Charles Arbuthnot was born in 1767. In 1793 he entered the public service as précis writer in the Foreign Office. After serving in various diplomatic capacities, he was in 1804 appointed ambassador-extraordinary at Constantinople, and superintended the forcing of the Dardanelles by the British fleet. From 1809 to 1823 he was one of the joint secretaries of the treasury. In the latter year he succeeded Huskisson at the woods and forests, a position which he held until 1827 and again for a few months in 1828. He died in 1850.
William Sturges, afterwards Sturges-Bourne, was born in 1769. He was educated at Winchester and at Christ Church, Oxford, and early formed a friendship with Canning. He was called to the Bar in 1793 and in 1798 entered parliament.
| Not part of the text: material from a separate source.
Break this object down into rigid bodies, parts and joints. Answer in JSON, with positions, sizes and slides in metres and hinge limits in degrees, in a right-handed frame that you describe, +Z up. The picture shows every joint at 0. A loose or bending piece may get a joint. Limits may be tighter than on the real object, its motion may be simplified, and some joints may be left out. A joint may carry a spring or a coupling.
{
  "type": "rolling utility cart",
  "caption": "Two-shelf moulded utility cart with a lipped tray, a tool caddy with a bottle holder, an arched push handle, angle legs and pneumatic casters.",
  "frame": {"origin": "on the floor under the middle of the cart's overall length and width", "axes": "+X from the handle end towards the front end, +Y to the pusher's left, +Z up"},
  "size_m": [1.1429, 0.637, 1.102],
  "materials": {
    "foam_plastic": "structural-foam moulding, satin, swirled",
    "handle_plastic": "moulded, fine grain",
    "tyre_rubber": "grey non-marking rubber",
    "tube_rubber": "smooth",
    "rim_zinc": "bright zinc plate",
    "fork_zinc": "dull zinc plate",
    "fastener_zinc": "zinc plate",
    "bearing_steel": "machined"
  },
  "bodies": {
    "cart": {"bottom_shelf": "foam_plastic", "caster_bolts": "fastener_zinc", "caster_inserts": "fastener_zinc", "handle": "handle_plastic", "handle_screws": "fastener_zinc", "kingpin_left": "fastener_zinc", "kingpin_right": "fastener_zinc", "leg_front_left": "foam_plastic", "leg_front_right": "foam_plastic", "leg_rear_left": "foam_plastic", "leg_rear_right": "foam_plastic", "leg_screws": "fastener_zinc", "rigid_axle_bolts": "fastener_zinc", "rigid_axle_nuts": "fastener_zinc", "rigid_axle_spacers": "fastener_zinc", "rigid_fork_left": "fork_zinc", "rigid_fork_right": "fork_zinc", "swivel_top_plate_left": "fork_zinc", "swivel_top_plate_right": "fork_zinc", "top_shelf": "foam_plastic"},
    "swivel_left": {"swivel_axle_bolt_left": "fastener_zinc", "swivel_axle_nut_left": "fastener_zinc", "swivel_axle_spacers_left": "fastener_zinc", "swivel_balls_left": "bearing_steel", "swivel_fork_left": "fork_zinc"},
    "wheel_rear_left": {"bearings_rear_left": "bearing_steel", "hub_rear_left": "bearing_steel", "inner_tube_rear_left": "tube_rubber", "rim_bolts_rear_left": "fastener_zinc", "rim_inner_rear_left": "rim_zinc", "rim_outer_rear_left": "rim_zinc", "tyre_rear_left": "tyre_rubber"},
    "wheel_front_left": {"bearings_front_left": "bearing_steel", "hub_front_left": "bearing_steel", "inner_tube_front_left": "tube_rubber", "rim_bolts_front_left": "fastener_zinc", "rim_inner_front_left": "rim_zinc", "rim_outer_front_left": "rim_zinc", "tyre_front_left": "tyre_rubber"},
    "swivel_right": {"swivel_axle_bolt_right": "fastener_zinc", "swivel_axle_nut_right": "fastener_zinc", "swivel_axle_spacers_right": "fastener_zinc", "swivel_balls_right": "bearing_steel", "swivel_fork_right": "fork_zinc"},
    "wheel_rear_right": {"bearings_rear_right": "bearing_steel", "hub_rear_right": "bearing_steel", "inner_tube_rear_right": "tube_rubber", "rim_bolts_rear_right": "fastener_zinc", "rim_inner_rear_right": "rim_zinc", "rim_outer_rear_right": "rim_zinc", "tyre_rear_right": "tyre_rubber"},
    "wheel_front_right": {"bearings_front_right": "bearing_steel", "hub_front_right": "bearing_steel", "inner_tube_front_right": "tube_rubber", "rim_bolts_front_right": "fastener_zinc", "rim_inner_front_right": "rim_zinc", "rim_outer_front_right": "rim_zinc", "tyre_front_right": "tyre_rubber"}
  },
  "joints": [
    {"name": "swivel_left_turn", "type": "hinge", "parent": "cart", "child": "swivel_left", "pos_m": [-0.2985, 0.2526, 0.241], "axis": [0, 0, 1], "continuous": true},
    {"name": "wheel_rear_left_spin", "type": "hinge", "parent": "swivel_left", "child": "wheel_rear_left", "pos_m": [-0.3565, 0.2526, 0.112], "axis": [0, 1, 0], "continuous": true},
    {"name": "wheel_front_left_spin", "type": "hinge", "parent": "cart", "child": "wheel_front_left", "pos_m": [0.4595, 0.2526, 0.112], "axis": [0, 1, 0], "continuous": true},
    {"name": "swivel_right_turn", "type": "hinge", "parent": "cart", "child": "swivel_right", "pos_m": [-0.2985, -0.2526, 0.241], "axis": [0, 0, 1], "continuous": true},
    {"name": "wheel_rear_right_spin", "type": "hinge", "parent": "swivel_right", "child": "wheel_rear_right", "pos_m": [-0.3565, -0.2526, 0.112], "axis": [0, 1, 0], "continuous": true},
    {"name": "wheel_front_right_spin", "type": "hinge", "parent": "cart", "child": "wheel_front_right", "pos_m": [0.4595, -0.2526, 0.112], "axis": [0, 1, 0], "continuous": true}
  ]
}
On the death of his uncle, Francis Bourne, he inherited the bulk of the latter's wealth, subject to the condition that he should assume the name of Bourne. After serving in certain lower offices, he became home secretary in Canning's ministry in 1827. He resigned a few months later, when he became chief commissioner of woods and forests, resigning in January, 1828. In 1831 he retired from parliament and died in 1845.
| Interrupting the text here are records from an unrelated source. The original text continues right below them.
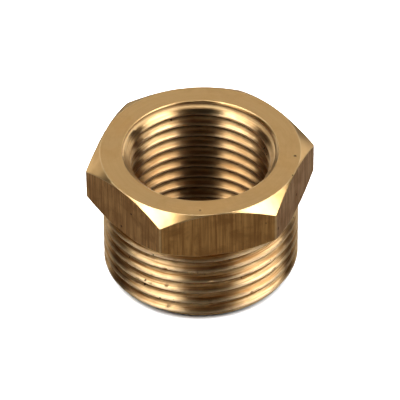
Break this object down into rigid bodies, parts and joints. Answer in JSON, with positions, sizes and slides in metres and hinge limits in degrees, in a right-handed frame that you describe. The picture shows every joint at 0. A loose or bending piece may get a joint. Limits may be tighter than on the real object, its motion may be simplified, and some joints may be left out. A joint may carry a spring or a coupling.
{
  "type": "hex bushing",
  "caption": "Reducing hex bushing: a hexagon head on a short externally threaded shank, with a smaller thread running right through it.",
  "frame": {"origin": "centre of the externally threaded end face, on the common axis of both threads", "axes": "+Z along the axis from the threaded end towards the hexagon, X through two opposite corners of the hexagon, Y square to two of its flats"},
  "size_m": [0.0312, 0.027, 0.019],
  "materials": {
    "brass": "machined"
  },
  "bodies": {
    "root": {"hex_bushing": "brass"}
  },
  "joints": []
}
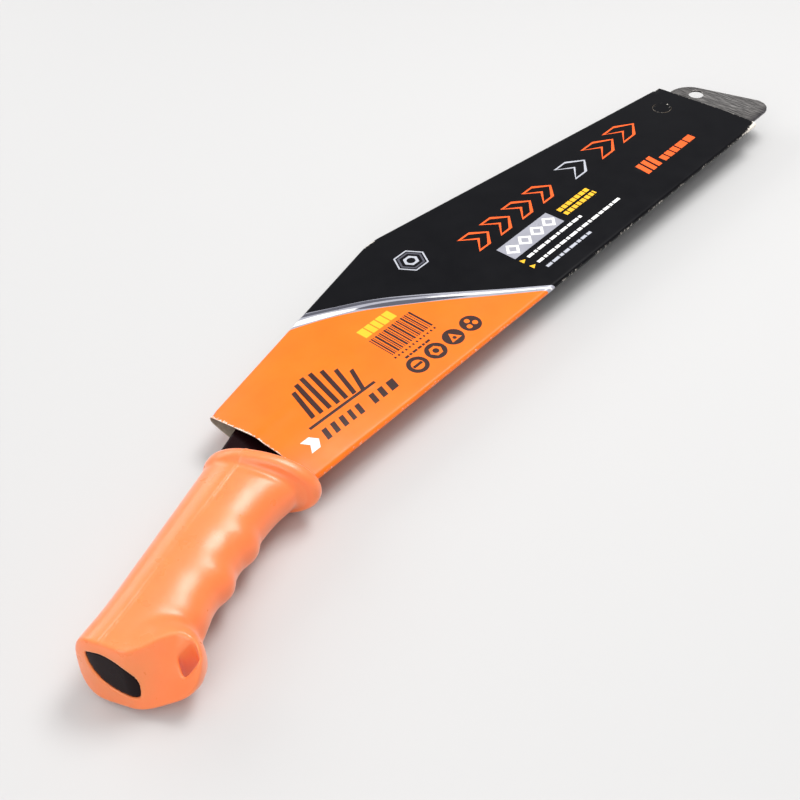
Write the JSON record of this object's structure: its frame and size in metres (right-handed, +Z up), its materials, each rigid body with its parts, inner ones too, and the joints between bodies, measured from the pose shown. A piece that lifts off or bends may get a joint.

William Lowther (afterwards 2nd Earl of Lonsdale) was born in 1787, and educated at Harrow and Trinity College, Cambridge. In 1808 he entered parliament, and in the following year became a junior lord of the admiralty. From 1813 to 1828 he was with short intervals a lord of the treasury, and in 1828 succeeded Arbuthnot at the woods and forests. In 1834–5 he was president of the board of trade, and in 1841 postmaster-general. He succeeded his father in the earldom in 1844, and in 1852 was president of the council. He died in 1872.
In the Council's Collection are:
(fn. n9) Elevation to Whitehall (photograph).
(fn. n9) Elevation to Whitehall (measured drawing).
Elevation to Whitehall Place (measured drawing).
Plan of basement floor (measured drawing).
(fn. n9) Plan of ground floor (measured drawing).
(fn. n9) Plan of first floor (measured drawing).
Plan of second floor (measured drawing).